I'm hypomanic today. I was yesterday too. Part of it is that I've FINALLY made a decision regarding what I'm going to do about work. Although I really want to do floral, I'm going to put that off for awhile… it's a dream that I want to make real one day, but its not really realistic at this point. So….
I called the school that I used to substitute for, the really good charter school that I like so much, and they want me back and have room for Zachary! YES!!! So I'll be in the teaching field again, making good money, and I'll be near my son. The other great thing is that the principal will let me sit in on other teachers' classes so that I can get a better education in teaching K-6th grades, and maybe eventually become a full-time elementary teacher ~ hopefully there! I'm so excited!
So I have to update my resume' and bring it in tomorrow and talk with the principal again sometime after 9 o'clock. I'll do it on the way back from my doctor's appointment. I'm nervous, but in a good way. My biggest concern is how Zach will adjust. I think he'll be in a much better environment there and the curriculum and teaching is superior. And the plus side is that I've worked with all of their 2nd grade teachers so I know what they're like ~ and they're firm but kind people. Just the typeof situation he needs. 🙂 His best friend also moved there in the beginning of the year, and I'm sure he'll be extremely happy to be with him too. I just think it's a win-win situation.

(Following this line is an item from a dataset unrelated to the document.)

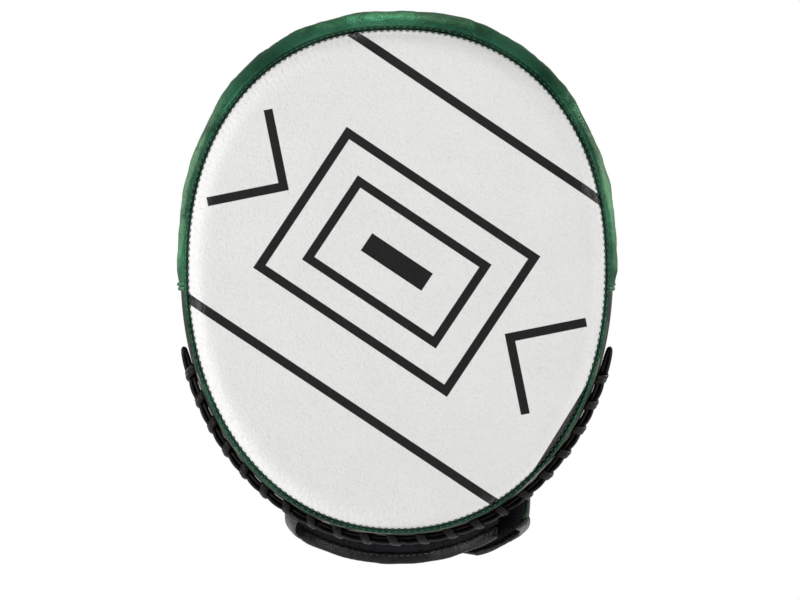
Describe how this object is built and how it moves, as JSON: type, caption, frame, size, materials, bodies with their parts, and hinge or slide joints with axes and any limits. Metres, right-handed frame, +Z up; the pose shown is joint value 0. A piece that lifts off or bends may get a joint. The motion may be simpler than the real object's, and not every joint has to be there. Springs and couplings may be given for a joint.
{
  "type": "focus mitt",
  "caption": "Curved striking pad for one hand: egg-shaped leather face over layered foam, laced lower edge, finger hood, thumb sleeve and a wrist cuff with a hook-and-loop strap.",
  "frame": {"origin": "the palm's centre on the palm-side surface of the back panel, where the wearer's hand lies", "axes": "+Z up along the fingers, the striking face towards -Y, the back of the hand towards +Y, the thumb towards -X"},
  "size_m": [0.2292, 0.1157, 0.2837],
  "materials": {
    "white_leather": "smooth grained leather, satin",
    "green_leather": "pearl-coated leather, glossy",
    "camo_leather": "printed leather, satin",
    "black_leather": "soft leather, semi-gloss",
    "black_mesh": "knitted spacer mesh, matt",
    "loop_fabric": "brushed loop fabric, matt",
    "hook_tape": "moulded hook tape, matt",
    "strap_rubber": "moulded rubber, matt",
    "dense_foam": "closed-cell foam, matt",
    "soft_foam": "latex foam, matt"
  },
  "bodies": {
    "pad": {"face_cover": "white_leather", "impact_foam": "dense_foam", "core_foam": "soft_foam", "back_foam": "soft_foam", "edge_welt": "green_leather", "upper_gusset": "green_leather", "lower_gusset": "camo_leather", "gusset_seam_left": "green_leather", "gusset_seam_right": "green_leather", "back_panel": "camo_leather", "back_binding": "green_leather", "edge_lace": "black_leather", "lace_knots": "black_leather", "palm_lining": "black_mesh", "palm_grip_foam": "soft_foam", "palm_grip_cover": "black_leather", "wing_anchor": "black_leather", "strap_anchor": "black_leather", "hood_shell": "camo_leather", "hood_padding": "soft_foam", "hood_lining": "black_mesh", "hood_binding": "black_leather", "thumb_shell": "camo_leather", "thumb_padding": "soft_foam", "thumb_lining": "black_mesh", "thumb_binding": "black_leather"},
    "cuff_wing": {"wing_lining": "black_mesh", "wing_padding": "soft_foam", "wing_shell": "black_leather", "wing_binding": "black_leather", "loop_patch": "loop_fabric"},
    "wrist_strap": {"strap_lining": "black_mesh", "strap_shell": "camo_leather", "strap_binding": "black_leather", "hook_patch": "hook_tape", "strap_tab": "strap_rubber"}
  },
  "joints": [
    {"name": "strap_peel", "type": "hinge", "parent": "pad", "child": "wrist_strap", "pos_m": [0.0686, 0.002, -0.035], "axis": [0, 0, -1], "range_deg": [0, 90]},
    {"name": "wing_open", "type": "hinge", "parent": "pad", "child": "cuff_wing", "pos_m": [-0.0622, 0.002, -0.035], "axis": [0, 0, 1], "range_deg": [0, 22.5]}
  ],
  "couplings": [
    {"joint": "wing_open", "follows": "strap_peel", "ratio": 0.25}
  ]
}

I barely got any sleep last night because of the manic energy and the warp-speed thoughts wrapping around my brain over and over again all night. I finally passed out around 2 but didn't sleep well, and got up at 6:15. I almost didn't get Zach to the bus on time. But I could have driven him, so it wasn't that big of a deal. We'll have to get up around 6:30 a.m. now instead, which is much better because he gets that much more sleep and time to get ready and enjoy his breakfast instead of rushing around and getting on the bus before 7 a.m. I like that idea!
The hardest part of all this is going to be the initial break-in period for Zach. He does have a hard time with change, but I think he'll be fine after the first week. New situations scare him, but if he's in a class with Josh, he'll be just fine. Maybe I can request that from the principal. We'll see.
So I've stopped drinking diet sodas and using diet creamers. I read some really scary stuff about the effects of sucralose (the sweetener that's used in them) and it scared me enough to quit. Instead I'm drinking a lot of water with lemon and other fruits in it for natural flavoring, and allow myself one real soda a day and two cups of coffee with real creamer. I do need to get back to exercising though.
We have let the exercising fall by the wayside because we just don't have enough time to go to the park after Aaron get's home from work and still get everything done that needs to be done and have Zach in bed around 8-ish. It's just not really possible. We could try doing the walking/bike riding around here though. There's a nice small neighborhood up the street that is a 1/2 mile circle and has very little traffic so we wouldn't have to worry much about Zach riding. We'd also be able to see him at all times because in the middle is a huge pond with ducks and geese. It's a pretty place.
Yesterday we had fun. We bought baseball gloves for Zach and myself last week because we wanted some and they had them at ridiculously low prices because baseball season is over. And since we're both lefties we were doubly blessed because they had just one his size and just one my size! We both got nice leather gloves for a total of $27 bucks! Can't beat that! And Aaron already has one, we just have to get it from his Dad's house. But anyhow, we played catch with them and started teaching Zach how to use the glove right. He caught on pretty quickly. He's also good at pitching! Maybe this would be the sport to get him involved in…T-ball or Softball.
Can you tell I'm still hypo? Yeah, it probably shows. I'm writing this at record speed.
I need to try to calm down and take a nap for a little while to see if I can shake some of this energy off. I need to sleep tonight!
I hope all is well with everyone and that Monday goes smoothly. 😀
I love hypo mania. I get so much done and I feel so alive. The lack of sleep is a problem. You will be a wonderful teacher. Your dreams are wonderful and worth pursuing. You can definitely do it.